Implementation:NVIDIA DALI Train Function PyTorch

From Leeroopedia


Knowledge Sources
Domains Deep_Learning, GPU_Computing, Model_Training
Last Updated 2026-02-08 00:00 GMT

Overview

The train() function pattern from the NVIDIA DALI ResNet50 example that implements a single-epoch PyTorch training loop consuming data from a DALI iterator, with support for mixed-precision training via GradScaler, distributed gradient synchronization, learning rate warmup, and periodic metric logging.

Description

The train() function implements the integration pattern between a DALI data pipeline and a standard PyTorch training loop. It handles the specific data format produced by the DALIClassificationIterator and orchestrates the complete forward-backward-update cycle for one training epoch.

Key aspects of this implementation:

DALI data unpacking: The function detects whether the data comes from a DALI iterator or a PyTorch DataLoader and unpacks accordingly. For DALI, images are accessed via data[0]["data"] and labels via data[0]["label"].squeeze(-1).long(). The squeeze removes the trailing dimension [B, 1] -> [B] and the long conversion ensures compatibility with CrossEntropyLoss.

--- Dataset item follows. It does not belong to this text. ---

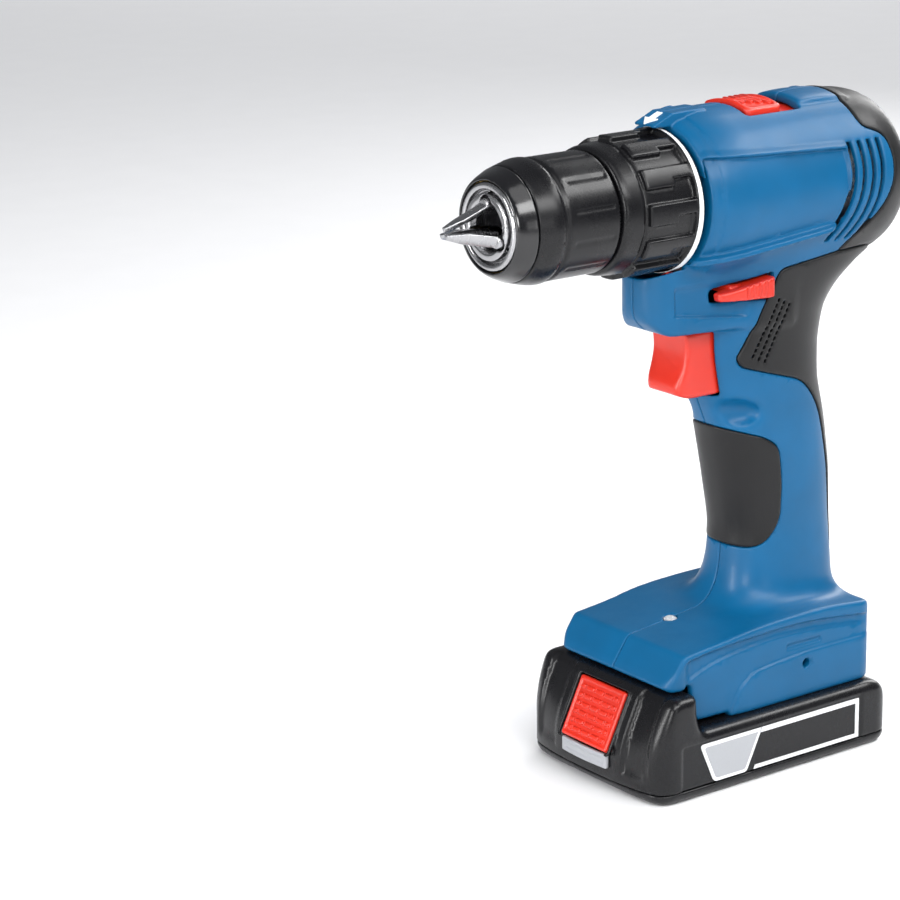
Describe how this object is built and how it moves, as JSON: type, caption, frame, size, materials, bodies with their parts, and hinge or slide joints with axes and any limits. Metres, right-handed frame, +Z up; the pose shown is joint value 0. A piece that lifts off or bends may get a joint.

Mixed-precision training: The forward pass runs under torch.cuda.amp.autocast for automatic float16 computation on Tensor Cores. The GradScaler scales the loss before the backward pass to prevent gradient underflow in float16, then unscales gradients before the optimizer step. This is orthogonal to DALI's preprocessing, which outputs float32 tensors.

Learning rate schedule: The adjust_learning_rate function implements a step-decay schedule (divide by 10 every 30 epochs) with a 5-epoch warmup period. The warmup linearly increases the learning rate from 0 to the target LR over the first 5 epochs, which is important for large-batch training stability.

Periodic metric computation: Top-1 and top-5 accuracy are computed every print_freq iterations (default 10) rather than every iteration, since accuracy computation requires a host-device synchronization. In distributed training, metrics are reduced across all workers via all_reduce for accurate global statistics.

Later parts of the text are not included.